A Student at The University of Maryland, College Park
Ray continued to be extremely active in campus and community life. He was the student leader for a mentoring program for at-risk elementary school students in Langley Park and served as a tutor for children in another program. He continues to oversee these programs to this day. He was active as a legislator in the SGA and half a dozen student groups, and helped found a dodgeball club.
He also interned in Annapolis at the State House, helping with legislation and testifying before committees on bills related to health care and the environment. By graduation he had been inducted into two honor societies, Phi Beta Kappa and Omicron Delta Kappa.
After college, Ray served a year in Argentina at a church in Quilmes, helping children with reading and school work, and serving at an ecumenical human rights organization. There he became fluent in Spanish, taught kids how to play baseball and basketball, became extremely close to his host family and community, and learned to tango. He also instantly became one of the tallest people in the country – or so it seemed.
After serving in an interim position at the University of Maryland in student affairs, Ray spent the better part of the next two years abroad serving with different non-governmental organizations, mostly working with children. It was during his time serving in Jerusalem that he met and fell in love with Karin Brown, who spent much of her childhood in nearby Silver Spring.
Coming Back to District 21
Ray returned to the United States and entered seminary. During his internship year he lived in Odenton in the Piney Orchard Community, and immediately after seminary he became the Lutheran chaplain at the University of Maryland. Ray and Karin were married in 2011, just a week after they both finished graduate school.
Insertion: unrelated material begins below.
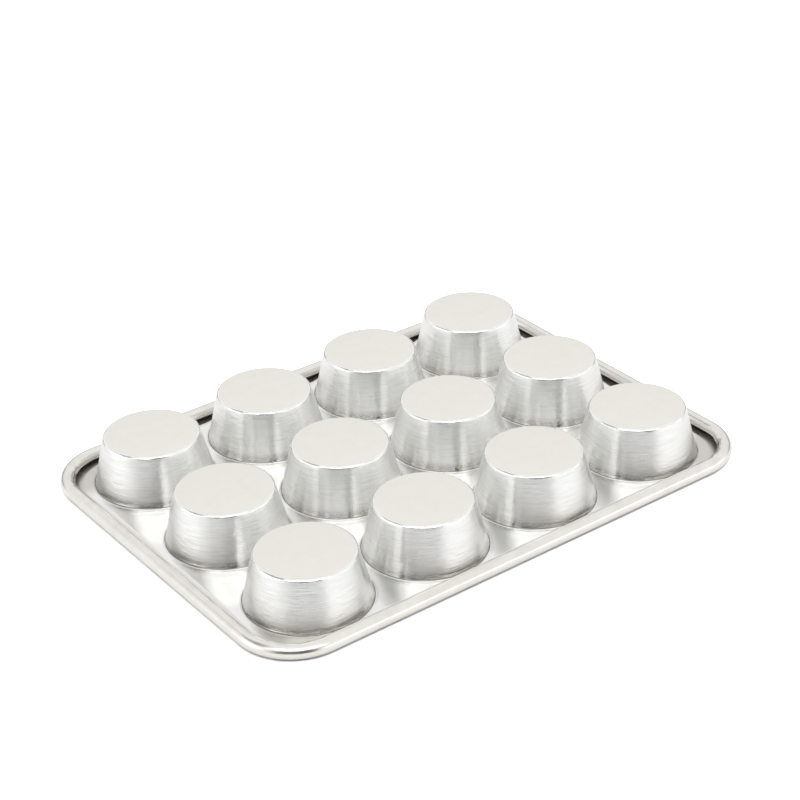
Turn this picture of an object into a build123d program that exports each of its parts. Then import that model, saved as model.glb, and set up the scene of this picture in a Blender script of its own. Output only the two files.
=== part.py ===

They bought a house in College Park, and have two children who love to take walks around Lake Artemesia. Ray enjoys co-oping at Lucia’s (3) nursery school, playing hide-and-go-seek with David (1), and singing and dancing with both of them!
On Campus and in the Community
Serving on campus and at a nearby church, Ray’s work touches a lot of community areas. He took the lead in restarting his local neighborhood association and especially enjoys working with residents, students, staff, and faculty to:
- help local elementary school children
- support veterans
- build inter-faith learning groups
- care for a local stream
- supply filled backpacks and warm coats to local schools
- encourage community engagement
- support victims of human trafficking
- lead student learning trips around race, poverty, homelessness, Native American culture, and more
The thing that gives Ray the most fulfillment in his work, though, is being present with all different kinds of people who live in this district. He accompanies people as they get a job and buy a house, welcome a child into the world, graduate, experience acts of kindness and when they get married. He also walks with people as they say goodbye to loved ones, struggle with depression and anxiety, as relationships end, when they experience sexual assault, struggle to find healthcare, food, or a job and as they search for a sense of meaning and purpose. He stands up with people as they face deportation hearings, as they march for justice, and as they work to build a better future for our neighborhoods.
These experiences have helped shape Ray and will continue to drive him to serve the district and the state of Maryland in Annapolis.